Tup-Tup (Color, 1972, Nedeljko Dragić)
Another Academy-Award nominee, this sly dark comedy features a man just trying to get to sleep.  The sounds of the city disturb him one by one until he revolts and sets fire to the whole city and flees to the quiet of the country. Will he finally get to dreamland, or will the country have its own noisy revenge?

A Journey (Dir. Bogdan Zizic, Color, 1972)
A meditation on time, life and death, human connection in this dreamlike, wordless film from Yugoslavia. Passengers on a train disappear one by one whenever the train emerges from a tunnel…

Mur-Bur (Color, 1969)
Revel in the joy of children learning to play music.  This poetic mini-doc shows the Elly Basic New School of Music that believed in the innate potential of all children to enrich their lives through music.  Directed by Nikola Babic.


Art in Glass (Color, 1972)
Explore the glory of the artistic process and the beauty of collaboration between artists as painter Antun Motika and glass-blower Ermanno Nason work together to create incredible glass sculptures.

Curator’s Biography
Kat Shuchter is a graduate of UC Berkeley in Film Studies. She is a filmmaker, artist and esoteric film hoarder.  She has helped program shows at the PFA, The Nuart and Cinefamily at the Silent Movie Theater and was crowned “Found Footage Queen” of Los Angeles, 2009. She has been scouring the archive for the best of Eastern European Animation for over 3 years.



About Oddball Films
Oddball films is the film component of Oddball Film+Video, a stock footage company providing offbeat and unusual film footage for feature films like Milk, documentaries like The Summer of Love, television programs like Mythbusters, clips for Boing Boing and web projects around the world.

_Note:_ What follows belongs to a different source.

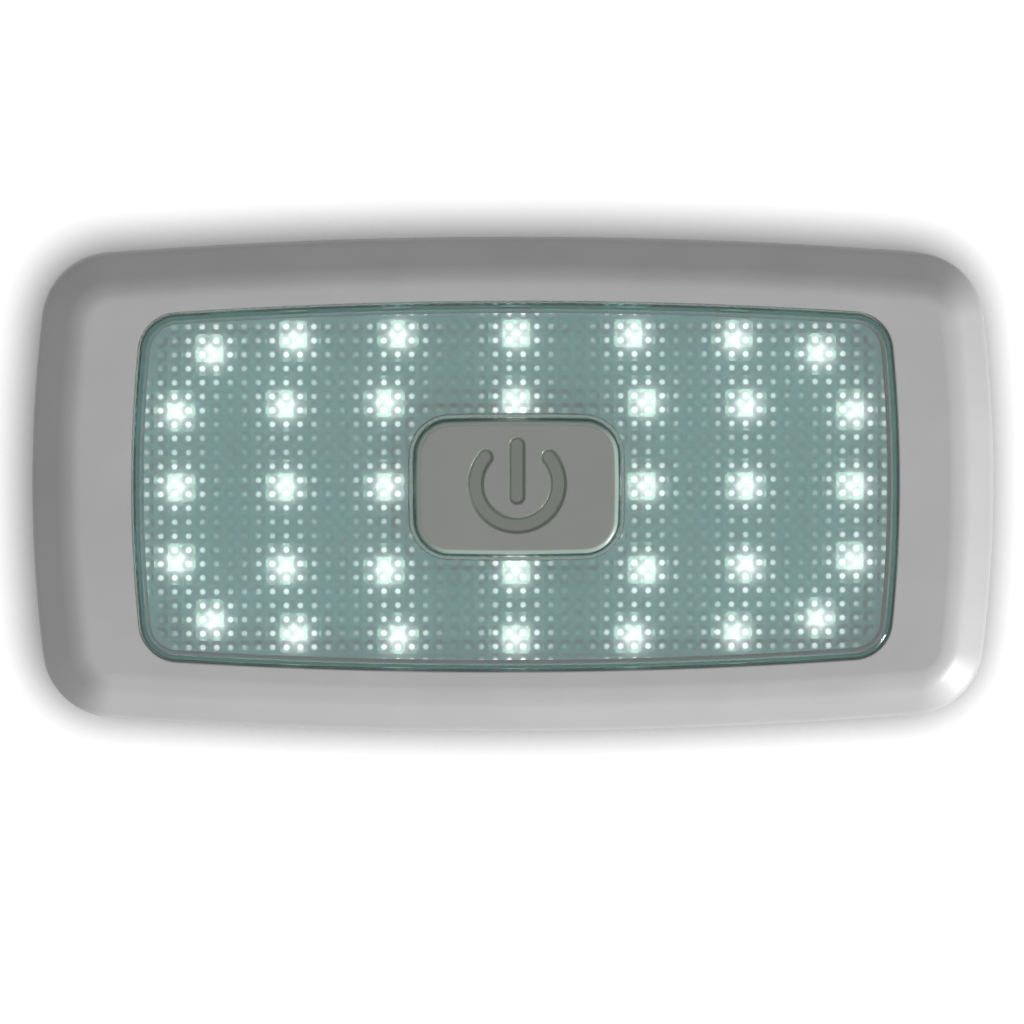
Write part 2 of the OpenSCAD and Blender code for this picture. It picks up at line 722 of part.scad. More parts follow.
module switch_pins() {
  color([0.8, 0.78, 0.7])
    at_switch_pins()
      bar_at([0, 0, board_top_z - switch_pin_l], [switch_pin_w, switch_pin_w, switch_pin_l]);
}

module supply_socket() {
  color([0.93, 0.92, 0.88])
    difference() {
      translate([-socket_end_x, -socket_w / 2, board_z - socket_h]) cube([socket_l, socket_w, socket_h]);
      translate([-socket_end_x - over, socket_wall_t - socket_w / 2, board_z - socket_h + socket_wall_t])
        cube([socket_l + over - socket_wall_t, socket_w - 2 * socket_wall_t, socket_h - 2 * socket_wall_t]);
    }
}

module socket_pins() {
  color([0.85, 0.8, 0.55])
    for (sy = [1, -1])
      translate([socket_wall_t - socket_end_x, sy * socket_pin_pitch / 2 - socket_pin_w / 2,
        board_z - socket_h / 2 - socket_pin_w / 2])
        cube([socket_l - 2 * socket_wall_t, socket_pin_w, socket_pin_w]);
}

module wire_grommet() {
  lip_top_z = entry_boss_z + grommet_gap + grommet_lip_t;
  color([0.08, 0.08, 0.08])
    translate([entry[0], entry[1], 0])
      rotate_extrude($fn = smooth_fn)
        polygon([[grommet_bore_d / 2, grommet_gap], [grommet_lip_d / 2, grommet_gap],
          [grommet_lip_d / 2, grommet_lip_t + grommet_gap], [grommet_neck_d / 2, grommet_lip_t + grommet_gap],
          [grommet_neck_d / 2, entry_boss_z + grommet_gap], [grommet_lip_d / 2, entry_boss_z + grommet_gap],
          [grommet_lip_d / 2, lip_top_z], [grommet_bore_d / 2, lip_top_z]]);
}

front_bezel();
base_plate();
lens();
power_button();
led_board();
switch_case();
switch_plunger();
switch_spring();
switch_pins();
diode();
supply_socket();
socket_pins();
wire_grommet();
board_screws();
for (i = [0 : len(light_places) - 1])
  led(light_places[i]);
for (i = [0 : len(resistor_places) - 1])
  resistor(resistor_places[i]);
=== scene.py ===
import json
import math

import bmesh
import bpy
import numpy as np
from mathutils import Matrix, Vector, geometry


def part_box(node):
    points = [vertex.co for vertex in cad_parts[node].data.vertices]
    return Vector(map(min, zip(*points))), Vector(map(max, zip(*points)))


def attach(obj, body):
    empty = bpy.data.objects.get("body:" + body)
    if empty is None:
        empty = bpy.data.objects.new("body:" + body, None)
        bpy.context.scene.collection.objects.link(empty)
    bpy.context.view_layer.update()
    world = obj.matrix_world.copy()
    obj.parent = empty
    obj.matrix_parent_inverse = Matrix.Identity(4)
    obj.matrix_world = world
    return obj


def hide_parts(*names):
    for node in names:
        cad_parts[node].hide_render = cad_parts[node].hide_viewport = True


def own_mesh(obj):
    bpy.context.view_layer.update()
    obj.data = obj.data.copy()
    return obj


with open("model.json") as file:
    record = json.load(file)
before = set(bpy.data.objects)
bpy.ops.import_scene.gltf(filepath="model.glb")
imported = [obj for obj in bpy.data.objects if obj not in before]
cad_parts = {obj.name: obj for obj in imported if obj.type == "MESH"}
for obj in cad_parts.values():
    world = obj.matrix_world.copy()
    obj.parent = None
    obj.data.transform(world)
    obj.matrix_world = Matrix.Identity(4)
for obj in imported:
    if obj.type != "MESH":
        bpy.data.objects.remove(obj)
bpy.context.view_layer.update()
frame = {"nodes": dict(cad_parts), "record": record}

MM = 0.001

# Sizes of the lamp in millimetres, as the solids have them. SYMBOL_OPEN is in degrees, to each side of the bar.
WALL_T = 2.0
LONG_BOW_R = 945.0
SHORT_BOW_R = 243.0
CORNER_R = 12.5
SLOPE_W = 6.1
SLOPE_DROP = 6.6
SIDE_ROUND = 3.5
SHOULDER_ROUND = 5.7
LENS_LONG_R = 930.0
LENS_SHORT_R = 247.0
LENS_CORNER_R = 6.7
LENS_T = 2.4
LENS_ROUND = 1.4
LENS_WALL_T = 1.8
LENS_GAP = 0.25
FLANGE_W = 2.2
FLANGE_T = 1.5
PRISM_PITCH = 2.45
PRISM_H = 0.62
COLLAR_T = 0.8
COLLAR_PROUD = 0.25
COLLAR_DEPTH = 4.0
COLLAR_FOOT = 0.2
COLLAR_ROUND = 0.24
BUTTON_LONG_R = 420.0
BUTTON_SHORT_R = 160.0
BUTTON_CORNER_R = 6.0
BUTTON_GAP = 0.35
BUTTON_T = 2.2
BUTTON_ROUND = 1.0
SKIRT_T = 1.6
STOP_W = 1.3
STOP_T = 1.2
SYMBOL_R = 7.3
SYMBOL_GROOVE = 2.4
SYMBOL_DEPTH = 0.6
SYMBOL_OPEN = 50.0
SYMBOL_BAR_L = 11.4
SYMBOL_BAR_Y = 2.3
SYMBOL_Y = 0.6
BUTTON_RIB_T = 1.2
BUTTON_RIB_H = 1.4
BOSS_R = 2.5
SPRING_WIRE = 0.35
SPRING_TURNS = 4
EDGE_ROUND = 0.35

# How finely the bows, corners, roundings, prisms, rings of the button and turns of the spring are drawn
BOW_STEPS = 24
FINE_BOW_STEPS = 84
CORNER_STEPS = 16
ROUND_STEPS = 8
FOOT_STEPS = 3
SHOULDER_STEPS = 14
OPENING_STEPS = 4
LENS_STEPS = 12
COLLAR_STEPS = 5
CELLS_PER_PRISM = 6
INWARD_RINGS = 96
ROD_STEPS = 32
COIL_STEPS = 32
WIRE_SIDES = 10
# Edges that turn more than this are drawn sharp
SHARP_ANGLE = math.radians(32)
# Lengths in millimetres that are too small to count
TOUCH = 0.01
SAME_PLACE = 1e-4
DELAUNAY_EPSILON = 1e-7

# Plain rim between the prisms and the walls of the lens, and how soon the prisms reach their full height
RIM_W = 0.25
FADE_W = 0.9

# The painted light in the lens, shown as glow in its own material: the size of a painted dot as a share of its
# prism, how far in millimetres the painted dots and the painted halo reach from a light, how strong they are
# there, and how much painted shine the collar and the rounded rim get
DOT_R = 0.2
DOT_SOFT = 0.08
DOT_REACH = 5.0
DOT_STRENGTH = 4.4
FAINT_DOT = 0.1
HALO_REACH = 2.35
HALO_STRENGTH = 2.5
PAINTED_COLLAR_SHINE = 0.12
PAINTED_RIM_SHINE = 0.055
RIM_SHARE = 0.95
# Colours of the painted glow over the prisms and of the painted shine on the collar and rim
PAINTED_LENS_GLOW = (1.0, 0.54, 0.54, 1.0)
PAINTED_EDGE_GLOW = (0.78, 0.93, 0.86, 1.0)
LENS_ABSORPTION = (0.05, 0.525, 0.505, 1.0)
LENS_DENSITY = 540.0
PRISM_ROUGHNESS = 0.26

# The button's finish: how soft the edges of the symbol are, how strongly its sides and rim take a painted teal
# light like the lens's tone, and how much painted shade darkens the floor of the grooves
GROOVE_SOFT = 0.3
BUTTON_RIM_PAINTED_LIGHT = 0.7
PAINTED_GROOVE_SHADE = 0.07

# Scale of the spark-eroded grain on moulded plastic
GRAIN_SCALE = 6500.0

# The floor and the world: how far and how hard the painted shadow round the lamp's foot reaches, how much white
# the floor adds where it is seen, and how much light the world gives apart from showing white
FLOOR_HALF = 2.5
PAINTED_SHADOW_REACH = 0.0075
PAINTED_SHADOW_POWER = 1.35
FLOOR_WHITE = 0.64
WORLD_LIGHT = 0.02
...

Our films are almost exclusively drawn from our collection of over 50,000 16mm prints of animation, commercials, educational films, feature films, movie trailers, medical, industrial military, news out-takes and every genre in between. We’re actively working to present rarely screened genres of cinema as well as avant-garde and ethno-cultural documentaries, which expand the boundaries of cinema. Oddball Films is the largest film archive in Northern California and one of the most unusual private collections in the US. We invite you to join us in our weekly offerings of offbeat cinema.